Quote exactly, and only, the lines from the one with "The Blender code" down to the one with "return result", both included.

━━━ TASK MATERIAL

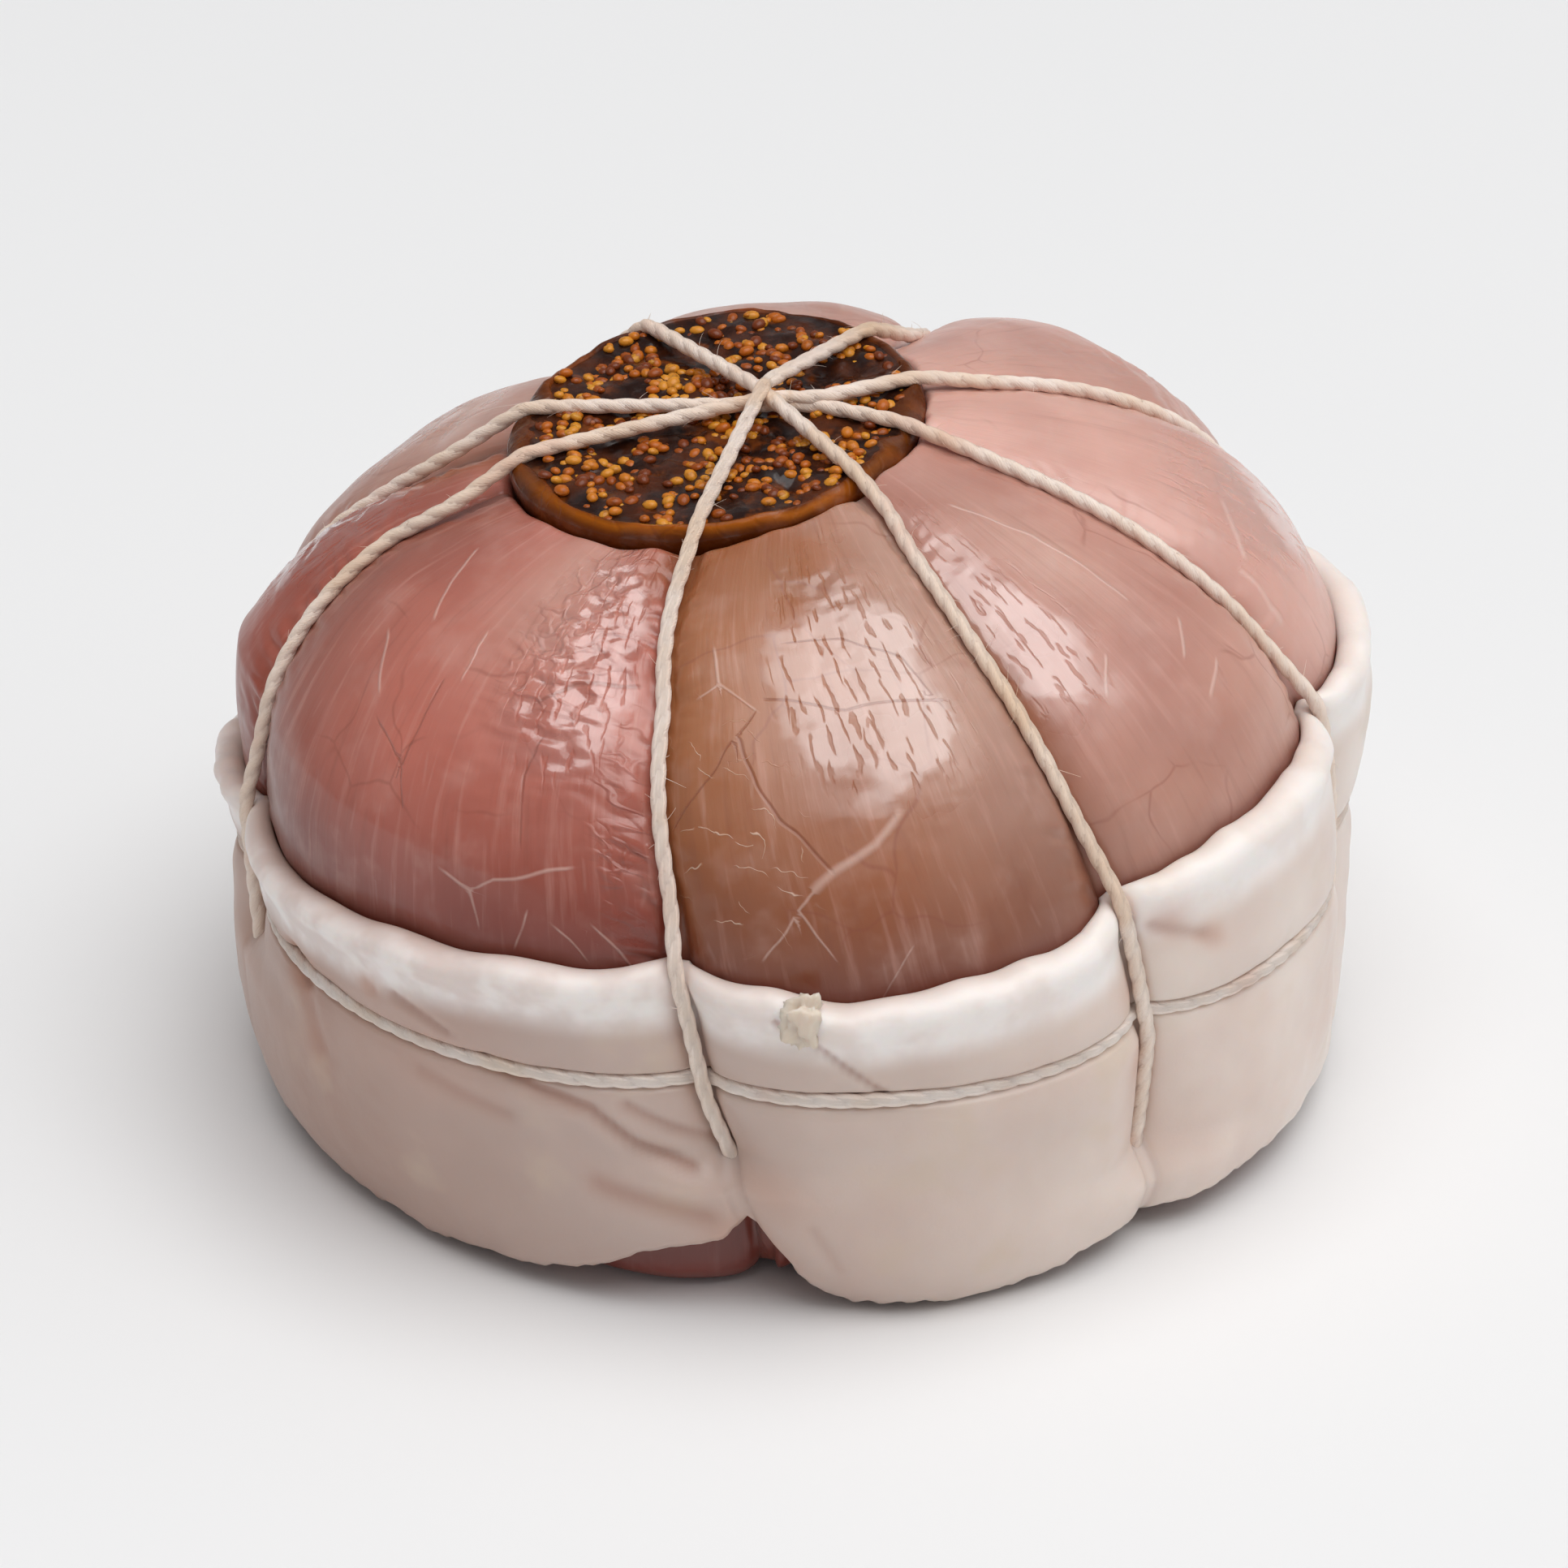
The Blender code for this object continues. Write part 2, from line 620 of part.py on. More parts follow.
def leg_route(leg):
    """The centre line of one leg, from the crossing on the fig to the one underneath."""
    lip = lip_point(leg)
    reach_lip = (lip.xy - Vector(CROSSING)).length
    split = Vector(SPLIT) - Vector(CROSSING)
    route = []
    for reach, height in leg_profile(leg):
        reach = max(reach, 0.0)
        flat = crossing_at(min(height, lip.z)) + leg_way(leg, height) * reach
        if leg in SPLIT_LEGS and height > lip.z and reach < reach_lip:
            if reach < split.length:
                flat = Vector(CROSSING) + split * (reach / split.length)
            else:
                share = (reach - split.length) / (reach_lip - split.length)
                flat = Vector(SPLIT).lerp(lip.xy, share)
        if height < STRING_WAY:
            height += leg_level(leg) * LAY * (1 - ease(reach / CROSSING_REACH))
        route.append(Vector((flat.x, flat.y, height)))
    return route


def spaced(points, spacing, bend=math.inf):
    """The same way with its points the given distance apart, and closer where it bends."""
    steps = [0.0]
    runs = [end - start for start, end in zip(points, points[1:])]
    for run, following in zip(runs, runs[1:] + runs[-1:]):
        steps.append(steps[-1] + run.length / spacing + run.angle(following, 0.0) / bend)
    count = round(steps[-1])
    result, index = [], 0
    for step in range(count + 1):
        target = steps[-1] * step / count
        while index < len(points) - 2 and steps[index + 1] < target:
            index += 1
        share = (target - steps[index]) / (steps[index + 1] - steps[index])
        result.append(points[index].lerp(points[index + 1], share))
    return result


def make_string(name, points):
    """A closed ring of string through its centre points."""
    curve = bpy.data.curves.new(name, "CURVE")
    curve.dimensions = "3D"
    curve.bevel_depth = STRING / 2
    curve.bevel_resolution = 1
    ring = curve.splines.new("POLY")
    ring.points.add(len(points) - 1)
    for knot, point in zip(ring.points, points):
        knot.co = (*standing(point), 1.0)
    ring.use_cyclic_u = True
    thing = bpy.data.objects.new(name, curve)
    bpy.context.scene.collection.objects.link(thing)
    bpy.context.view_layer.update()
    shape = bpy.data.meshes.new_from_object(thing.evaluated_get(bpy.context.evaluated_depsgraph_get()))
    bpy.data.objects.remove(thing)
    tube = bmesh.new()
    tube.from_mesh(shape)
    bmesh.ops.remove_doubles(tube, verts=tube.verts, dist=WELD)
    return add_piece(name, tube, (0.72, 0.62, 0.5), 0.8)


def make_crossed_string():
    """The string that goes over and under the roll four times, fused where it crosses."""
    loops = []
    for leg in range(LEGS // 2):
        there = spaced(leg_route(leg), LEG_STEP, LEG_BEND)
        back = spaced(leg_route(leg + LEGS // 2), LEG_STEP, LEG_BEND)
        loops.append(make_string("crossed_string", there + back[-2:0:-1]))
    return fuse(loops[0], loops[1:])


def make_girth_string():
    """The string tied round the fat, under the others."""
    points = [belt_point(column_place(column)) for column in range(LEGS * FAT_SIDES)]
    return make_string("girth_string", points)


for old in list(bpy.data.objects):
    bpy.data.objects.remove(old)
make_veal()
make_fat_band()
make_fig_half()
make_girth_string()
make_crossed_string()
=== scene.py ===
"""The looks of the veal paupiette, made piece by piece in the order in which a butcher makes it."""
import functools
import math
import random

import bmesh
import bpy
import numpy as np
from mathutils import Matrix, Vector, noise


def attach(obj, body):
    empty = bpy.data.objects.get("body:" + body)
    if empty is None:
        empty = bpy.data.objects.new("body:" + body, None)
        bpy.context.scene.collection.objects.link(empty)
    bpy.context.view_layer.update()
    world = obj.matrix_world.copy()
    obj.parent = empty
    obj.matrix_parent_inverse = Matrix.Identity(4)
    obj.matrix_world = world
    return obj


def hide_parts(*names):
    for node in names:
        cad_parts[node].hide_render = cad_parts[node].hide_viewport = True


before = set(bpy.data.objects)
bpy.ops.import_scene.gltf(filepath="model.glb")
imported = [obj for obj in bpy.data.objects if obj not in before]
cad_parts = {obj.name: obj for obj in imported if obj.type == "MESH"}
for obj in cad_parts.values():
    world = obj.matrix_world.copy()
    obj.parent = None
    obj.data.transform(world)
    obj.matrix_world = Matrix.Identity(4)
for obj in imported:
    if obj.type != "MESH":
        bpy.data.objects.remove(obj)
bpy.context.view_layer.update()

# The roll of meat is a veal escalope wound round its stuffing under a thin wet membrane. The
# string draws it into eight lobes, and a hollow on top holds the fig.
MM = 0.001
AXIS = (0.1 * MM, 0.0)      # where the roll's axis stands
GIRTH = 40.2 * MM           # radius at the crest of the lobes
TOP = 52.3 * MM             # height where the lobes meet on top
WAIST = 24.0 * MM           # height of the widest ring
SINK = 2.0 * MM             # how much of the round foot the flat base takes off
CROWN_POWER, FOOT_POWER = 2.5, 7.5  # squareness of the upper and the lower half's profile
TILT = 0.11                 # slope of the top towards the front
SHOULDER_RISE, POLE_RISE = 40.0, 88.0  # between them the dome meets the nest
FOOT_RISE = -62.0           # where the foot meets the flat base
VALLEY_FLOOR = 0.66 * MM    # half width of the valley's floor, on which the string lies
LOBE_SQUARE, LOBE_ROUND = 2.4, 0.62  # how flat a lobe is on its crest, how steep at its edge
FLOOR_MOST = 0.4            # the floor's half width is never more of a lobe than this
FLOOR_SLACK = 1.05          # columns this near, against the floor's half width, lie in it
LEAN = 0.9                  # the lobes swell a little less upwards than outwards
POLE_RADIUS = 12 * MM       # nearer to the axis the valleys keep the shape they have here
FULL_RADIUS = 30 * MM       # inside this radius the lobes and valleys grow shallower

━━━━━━
━━━ TASK MATERIAL

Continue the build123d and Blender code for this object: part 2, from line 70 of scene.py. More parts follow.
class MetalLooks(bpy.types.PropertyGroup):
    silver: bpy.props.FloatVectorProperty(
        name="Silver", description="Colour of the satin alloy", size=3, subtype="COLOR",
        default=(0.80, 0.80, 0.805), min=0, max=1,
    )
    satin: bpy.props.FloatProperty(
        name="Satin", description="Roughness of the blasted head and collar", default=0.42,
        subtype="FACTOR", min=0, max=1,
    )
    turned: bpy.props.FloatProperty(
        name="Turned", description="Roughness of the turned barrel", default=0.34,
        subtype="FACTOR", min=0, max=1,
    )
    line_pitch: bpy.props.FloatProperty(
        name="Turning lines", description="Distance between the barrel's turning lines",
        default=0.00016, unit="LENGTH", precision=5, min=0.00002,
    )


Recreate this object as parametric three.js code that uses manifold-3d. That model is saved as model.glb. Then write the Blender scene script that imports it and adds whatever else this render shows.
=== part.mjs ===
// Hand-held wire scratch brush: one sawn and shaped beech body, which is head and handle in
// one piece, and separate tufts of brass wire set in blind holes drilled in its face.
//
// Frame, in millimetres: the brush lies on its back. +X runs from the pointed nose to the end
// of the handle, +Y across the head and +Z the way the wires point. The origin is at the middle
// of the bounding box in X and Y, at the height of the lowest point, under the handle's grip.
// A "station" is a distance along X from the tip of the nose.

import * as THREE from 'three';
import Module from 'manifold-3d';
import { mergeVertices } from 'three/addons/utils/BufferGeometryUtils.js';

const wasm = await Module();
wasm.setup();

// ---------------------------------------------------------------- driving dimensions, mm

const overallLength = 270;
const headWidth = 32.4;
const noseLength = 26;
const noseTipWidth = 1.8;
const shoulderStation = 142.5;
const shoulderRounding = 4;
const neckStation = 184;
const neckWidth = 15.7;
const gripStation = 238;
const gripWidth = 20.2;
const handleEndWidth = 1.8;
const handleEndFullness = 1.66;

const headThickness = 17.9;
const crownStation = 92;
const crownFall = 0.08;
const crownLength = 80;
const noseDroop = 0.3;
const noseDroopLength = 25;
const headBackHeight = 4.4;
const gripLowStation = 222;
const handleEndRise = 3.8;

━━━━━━

--- RESULT OF THIS EXERCISE ---
The Blender code for this object continues. Write part 2, from line 620 of part.py on. More parts follow.
def leg_route(leg):
    """The centre line of one leg, from the crossing on the fig to the one underneath."""
    lip = lip_point(leg)
    reach_lip = (lip.xy - Vector(CROSSING)).length
    split = Vector(SPLIT) - Vector(CROSSING)
    route = []
    for reach, height in leg_profile(leg):
        reach = max(reach, 0.0)
        flat = crossing_at(min(height, lip.z)) + leg_way(leg, height) * reach
        if leg in SPLIT_LEGS and height > lip.z and reach < reach_lip:
            if reach < split.length:
                flat = Vector(CROSSING) + split * (reach / split.length)
            else:
                share = (reach - split.length) / (reach_lip - split.length)
                flat = Vector(SPLIT).lerp(lip.xy, share)
        if height < STRING_WAY:
            height += leg_level(leg) * LAY * (1 - ease(reach / CROSSING_REACH))
        route.append(Vector((flat.x, flat.y, height)))
    return route


def spaced(points, spacing, bend=math.inf):
    """The same way with its points the given distance apart, and closer where it bends."""
    steps = [0.0]
    runs = [end - start for start, end in zip(points, points[1:])]
    for run, following in zip(runs, runs[1:] + runs[-1:]):
        steps.append(steps[-1] + run.length / spacing + run.angle(following, 0.0) / bend)
    count = round(steps[-1])
    result, index = [], 0
    for step in range(count + 1):
        target = steps[-1] * step / count
        while index < len(points) - 2 and steps[index + 1] < target:
            index += 1
        share = (target - steps[index]) / (steps[index + 1] - steps[index])
        result.append(points[index].lerp(points[index + 1], share))
    return result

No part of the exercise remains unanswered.